▶ _REQUIREMENT_
Repeat only the lines from the line containing "Recreate this object" through the line containing "SHOULDER_FURROW = 0.66", both included, exactly as they stand.

## Begin EXERCISE MATERIAL

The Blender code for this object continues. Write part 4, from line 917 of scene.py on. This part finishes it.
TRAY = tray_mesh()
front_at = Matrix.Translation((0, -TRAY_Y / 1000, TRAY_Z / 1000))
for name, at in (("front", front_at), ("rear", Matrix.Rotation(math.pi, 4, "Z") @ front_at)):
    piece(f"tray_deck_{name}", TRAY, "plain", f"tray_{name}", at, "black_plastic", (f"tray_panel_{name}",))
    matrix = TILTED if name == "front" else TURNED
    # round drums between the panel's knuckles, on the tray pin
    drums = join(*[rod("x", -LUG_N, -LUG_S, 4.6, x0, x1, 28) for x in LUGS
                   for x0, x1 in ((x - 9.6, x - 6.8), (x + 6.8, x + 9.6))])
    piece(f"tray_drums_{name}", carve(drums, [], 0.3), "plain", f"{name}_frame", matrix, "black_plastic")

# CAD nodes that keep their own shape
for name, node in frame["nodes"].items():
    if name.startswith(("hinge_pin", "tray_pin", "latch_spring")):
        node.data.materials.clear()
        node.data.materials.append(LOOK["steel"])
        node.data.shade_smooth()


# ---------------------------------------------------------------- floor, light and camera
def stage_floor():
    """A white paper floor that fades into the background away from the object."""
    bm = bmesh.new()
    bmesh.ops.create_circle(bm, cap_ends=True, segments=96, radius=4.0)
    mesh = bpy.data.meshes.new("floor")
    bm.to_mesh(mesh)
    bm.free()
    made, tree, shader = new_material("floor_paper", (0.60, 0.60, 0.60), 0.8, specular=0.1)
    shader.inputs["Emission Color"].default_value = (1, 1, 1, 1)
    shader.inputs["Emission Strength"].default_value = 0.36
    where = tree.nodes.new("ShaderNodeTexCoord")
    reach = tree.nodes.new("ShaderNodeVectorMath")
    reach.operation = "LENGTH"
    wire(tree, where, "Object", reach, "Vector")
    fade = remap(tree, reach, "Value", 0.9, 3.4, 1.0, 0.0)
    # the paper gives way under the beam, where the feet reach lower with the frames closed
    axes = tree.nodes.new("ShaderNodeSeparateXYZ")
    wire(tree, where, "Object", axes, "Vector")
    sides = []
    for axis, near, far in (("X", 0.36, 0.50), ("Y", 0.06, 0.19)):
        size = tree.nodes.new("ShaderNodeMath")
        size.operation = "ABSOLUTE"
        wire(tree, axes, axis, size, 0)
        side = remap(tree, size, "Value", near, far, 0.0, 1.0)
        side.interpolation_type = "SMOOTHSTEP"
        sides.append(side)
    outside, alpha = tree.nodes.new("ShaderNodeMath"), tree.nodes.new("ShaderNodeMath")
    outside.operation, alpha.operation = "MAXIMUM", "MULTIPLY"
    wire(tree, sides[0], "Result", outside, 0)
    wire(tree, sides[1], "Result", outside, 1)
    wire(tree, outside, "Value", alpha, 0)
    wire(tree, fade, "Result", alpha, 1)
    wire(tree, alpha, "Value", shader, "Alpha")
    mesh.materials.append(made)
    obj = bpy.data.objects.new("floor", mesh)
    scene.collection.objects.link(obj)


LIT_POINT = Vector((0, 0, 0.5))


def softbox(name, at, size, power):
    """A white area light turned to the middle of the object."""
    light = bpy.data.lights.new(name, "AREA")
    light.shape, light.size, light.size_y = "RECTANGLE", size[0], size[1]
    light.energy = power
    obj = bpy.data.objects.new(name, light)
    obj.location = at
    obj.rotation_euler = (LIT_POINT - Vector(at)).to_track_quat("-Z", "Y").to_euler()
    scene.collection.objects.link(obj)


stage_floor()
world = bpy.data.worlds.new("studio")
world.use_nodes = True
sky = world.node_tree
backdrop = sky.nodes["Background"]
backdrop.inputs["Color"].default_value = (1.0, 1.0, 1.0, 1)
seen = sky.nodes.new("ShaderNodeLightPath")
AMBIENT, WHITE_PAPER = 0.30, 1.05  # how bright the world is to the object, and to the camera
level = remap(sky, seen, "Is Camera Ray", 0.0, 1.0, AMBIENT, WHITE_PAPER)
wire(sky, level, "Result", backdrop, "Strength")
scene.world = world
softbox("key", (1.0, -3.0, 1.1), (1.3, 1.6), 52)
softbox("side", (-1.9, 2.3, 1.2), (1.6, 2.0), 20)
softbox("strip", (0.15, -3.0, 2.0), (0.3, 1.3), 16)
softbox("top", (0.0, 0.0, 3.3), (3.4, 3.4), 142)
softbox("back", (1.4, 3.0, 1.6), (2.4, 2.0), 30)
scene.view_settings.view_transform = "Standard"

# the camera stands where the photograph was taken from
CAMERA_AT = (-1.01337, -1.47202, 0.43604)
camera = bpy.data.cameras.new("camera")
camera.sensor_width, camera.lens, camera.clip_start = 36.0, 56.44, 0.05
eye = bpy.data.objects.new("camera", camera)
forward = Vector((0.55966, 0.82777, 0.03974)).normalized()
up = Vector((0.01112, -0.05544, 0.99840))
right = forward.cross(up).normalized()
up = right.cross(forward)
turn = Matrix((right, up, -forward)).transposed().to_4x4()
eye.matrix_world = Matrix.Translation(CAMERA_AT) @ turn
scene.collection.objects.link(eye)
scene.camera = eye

## End EXERCISE MATERIAL
## Begin EXERCISE MATERIAL

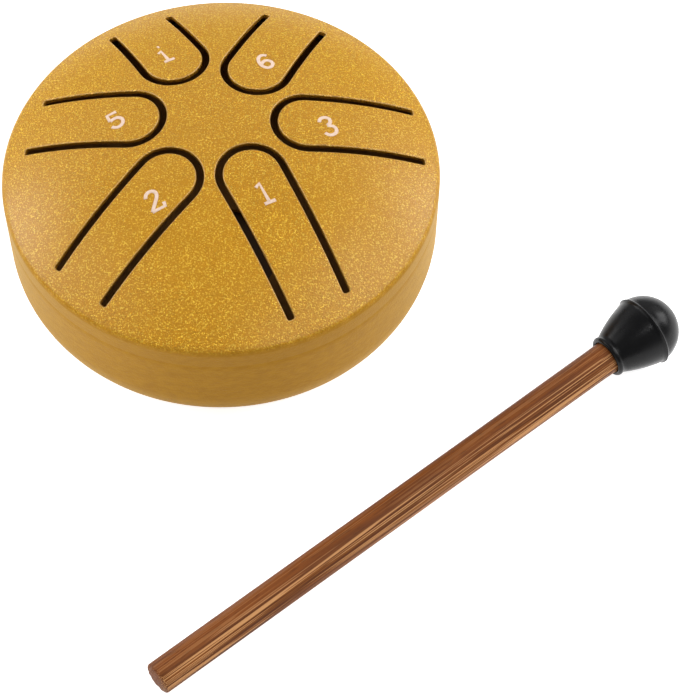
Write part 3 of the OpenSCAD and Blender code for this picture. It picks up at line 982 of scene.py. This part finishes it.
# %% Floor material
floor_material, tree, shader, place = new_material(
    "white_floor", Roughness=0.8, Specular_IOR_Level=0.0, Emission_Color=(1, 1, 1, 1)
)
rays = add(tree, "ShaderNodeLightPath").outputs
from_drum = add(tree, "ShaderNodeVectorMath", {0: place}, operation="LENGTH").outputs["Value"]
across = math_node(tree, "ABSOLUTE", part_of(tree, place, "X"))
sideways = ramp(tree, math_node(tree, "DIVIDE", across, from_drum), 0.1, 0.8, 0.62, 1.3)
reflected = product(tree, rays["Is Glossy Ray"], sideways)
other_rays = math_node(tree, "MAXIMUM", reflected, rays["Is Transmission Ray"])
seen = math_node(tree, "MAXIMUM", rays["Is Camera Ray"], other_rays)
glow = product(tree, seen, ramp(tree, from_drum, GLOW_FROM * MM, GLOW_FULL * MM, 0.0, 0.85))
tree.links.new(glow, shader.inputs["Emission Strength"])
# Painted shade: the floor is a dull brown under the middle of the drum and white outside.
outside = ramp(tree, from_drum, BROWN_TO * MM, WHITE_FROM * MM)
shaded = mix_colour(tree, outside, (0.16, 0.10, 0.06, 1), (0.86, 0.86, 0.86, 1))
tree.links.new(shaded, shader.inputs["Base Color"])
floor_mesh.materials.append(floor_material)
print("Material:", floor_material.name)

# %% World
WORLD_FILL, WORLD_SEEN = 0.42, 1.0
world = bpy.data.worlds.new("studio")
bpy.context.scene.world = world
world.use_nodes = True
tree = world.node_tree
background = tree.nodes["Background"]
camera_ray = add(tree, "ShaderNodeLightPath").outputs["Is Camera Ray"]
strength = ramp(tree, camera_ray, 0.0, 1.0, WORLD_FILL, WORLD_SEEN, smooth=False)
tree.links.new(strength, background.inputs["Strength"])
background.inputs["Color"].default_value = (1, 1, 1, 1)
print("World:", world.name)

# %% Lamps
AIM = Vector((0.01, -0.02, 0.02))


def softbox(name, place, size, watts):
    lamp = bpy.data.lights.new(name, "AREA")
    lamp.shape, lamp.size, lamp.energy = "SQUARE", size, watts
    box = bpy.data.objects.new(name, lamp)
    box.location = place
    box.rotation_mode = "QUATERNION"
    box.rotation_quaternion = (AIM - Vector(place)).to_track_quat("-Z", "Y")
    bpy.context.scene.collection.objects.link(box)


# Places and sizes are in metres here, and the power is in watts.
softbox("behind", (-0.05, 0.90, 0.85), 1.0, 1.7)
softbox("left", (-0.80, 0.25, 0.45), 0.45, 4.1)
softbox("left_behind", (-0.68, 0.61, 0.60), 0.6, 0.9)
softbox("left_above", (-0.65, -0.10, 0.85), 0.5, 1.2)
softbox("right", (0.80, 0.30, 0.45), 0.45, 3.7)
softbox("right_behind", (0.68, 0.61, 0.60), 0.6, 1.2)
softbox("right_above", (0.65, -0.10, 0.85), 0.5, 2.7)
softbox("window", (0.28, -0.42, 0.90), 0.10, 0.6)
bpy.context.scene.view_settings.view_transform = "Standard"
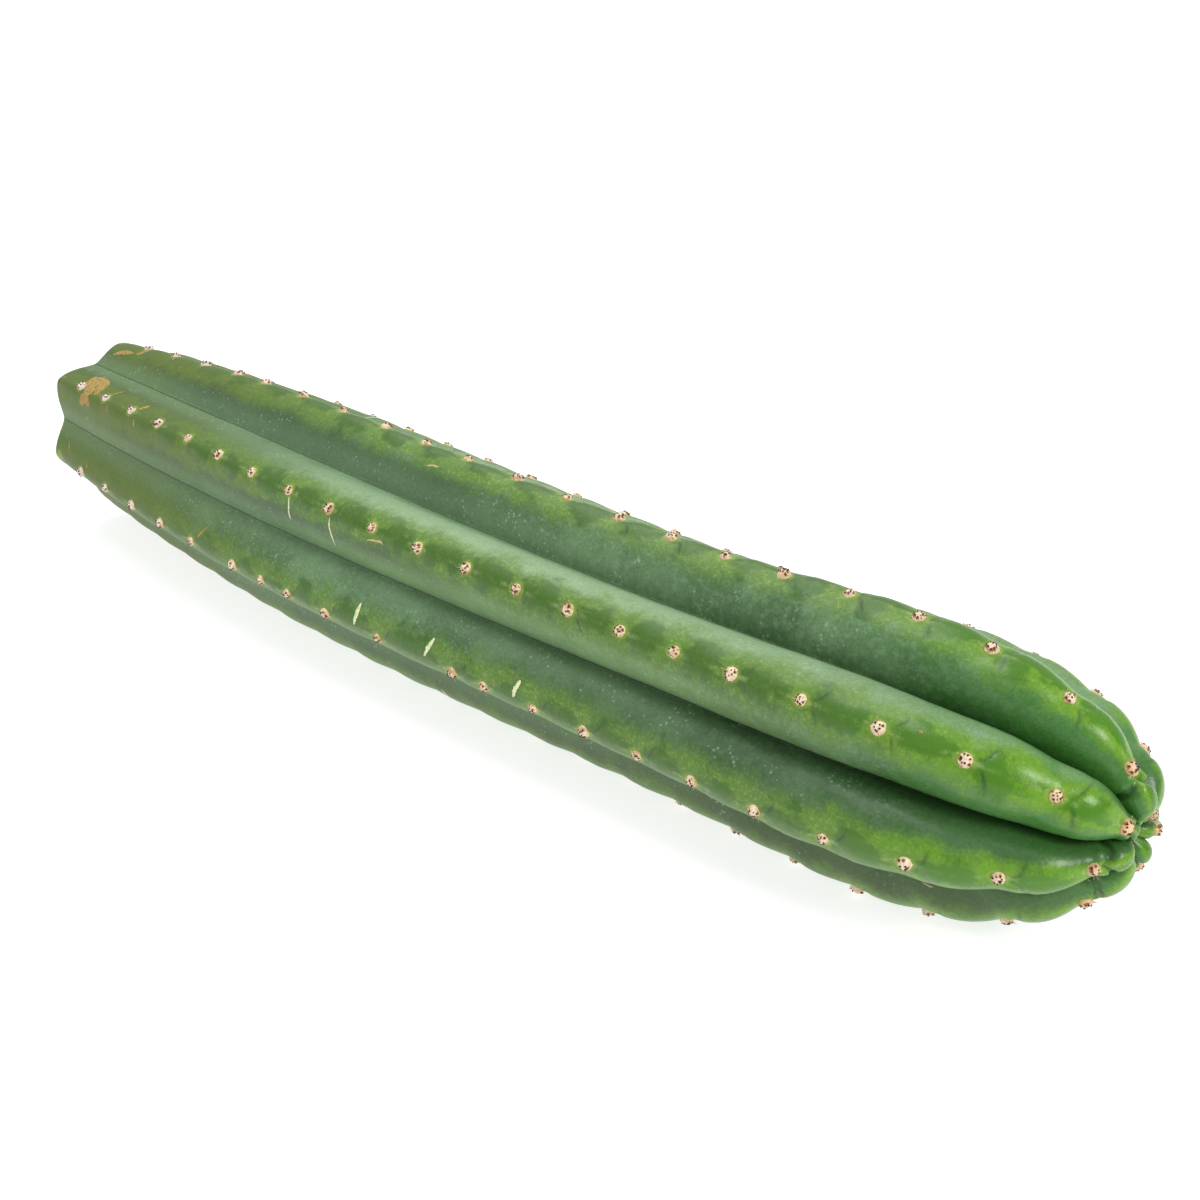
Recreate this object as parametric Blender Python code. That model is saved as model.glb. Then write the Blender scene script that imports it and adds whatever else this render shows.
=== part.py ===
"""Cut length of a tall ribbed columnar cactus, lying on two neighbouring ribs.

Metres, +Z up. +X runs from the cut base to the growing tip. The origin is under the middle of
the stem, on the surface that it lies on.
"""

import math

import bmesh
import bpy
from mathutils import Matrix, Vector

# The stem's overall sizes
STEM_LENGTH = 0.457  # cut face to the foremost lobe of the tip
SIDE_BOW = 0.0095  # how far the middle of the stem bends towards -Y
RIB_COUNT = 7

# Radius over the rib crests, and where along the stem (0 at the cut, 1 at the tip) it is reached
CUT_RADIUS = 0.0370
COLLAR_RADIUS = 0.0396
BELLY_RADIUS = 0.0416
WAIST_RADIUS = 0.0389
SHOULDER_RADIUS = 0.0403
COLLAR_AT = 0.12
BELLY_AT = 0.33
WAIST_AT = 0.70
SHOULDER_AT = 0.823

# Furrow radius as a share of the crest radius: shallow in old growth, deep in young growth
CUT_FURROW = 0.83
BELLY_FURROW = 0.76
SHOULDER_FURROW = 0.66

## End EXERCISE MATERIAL

▶ _SOLUTION TO THE EXERCISE_
Recreate this object as parametric Blender Python code. That model is saved as model.glb. Then write the Blender scene script that imports it and adds whatever else this render shows.
=== part.py ===
"""Cut length of a tall ribbed columnar cactus, lying on two neighbouring ribs.

Metres, +Z up. +X runs from the cut base to the growing tip. The origin is under the middle of
the stem, on the surface that it lies on.
"""

import math

import bmesh
import bpy
from mathutils import Matrix, Vector

# The stem's overall sizes
STEM_LENGTH = 0.457  # cut face to the foremost lobe of the tip
SIDE_BOW = 0.0095  # how far the middle of the stem bends towards -Y
RIB_COUNT = 7

# Radius over the rib crests, and where along the stem (0 at the cut, 1 at the tip) it is reached
CUT_RADIUS = 0.0370
COLLAR_RADIUS = 0.0396
BELLY_RADIUS = 0.0416
WAIST_RADIUS = 0.0389
SHOULDER_RADIUS = 0.0403
COLLAR_AT = 0.12
BELLY_AT = 0.33
WAIST_AT = 0.70
SHOULDER_AT = 0.823

# Furrow radius as a share of the crest radius: shallow in old growth, deep in young growth
CUT_FURROW = 0.83
BELLY_FURROW = 0.76
SHOULDER_FURROW = 0.66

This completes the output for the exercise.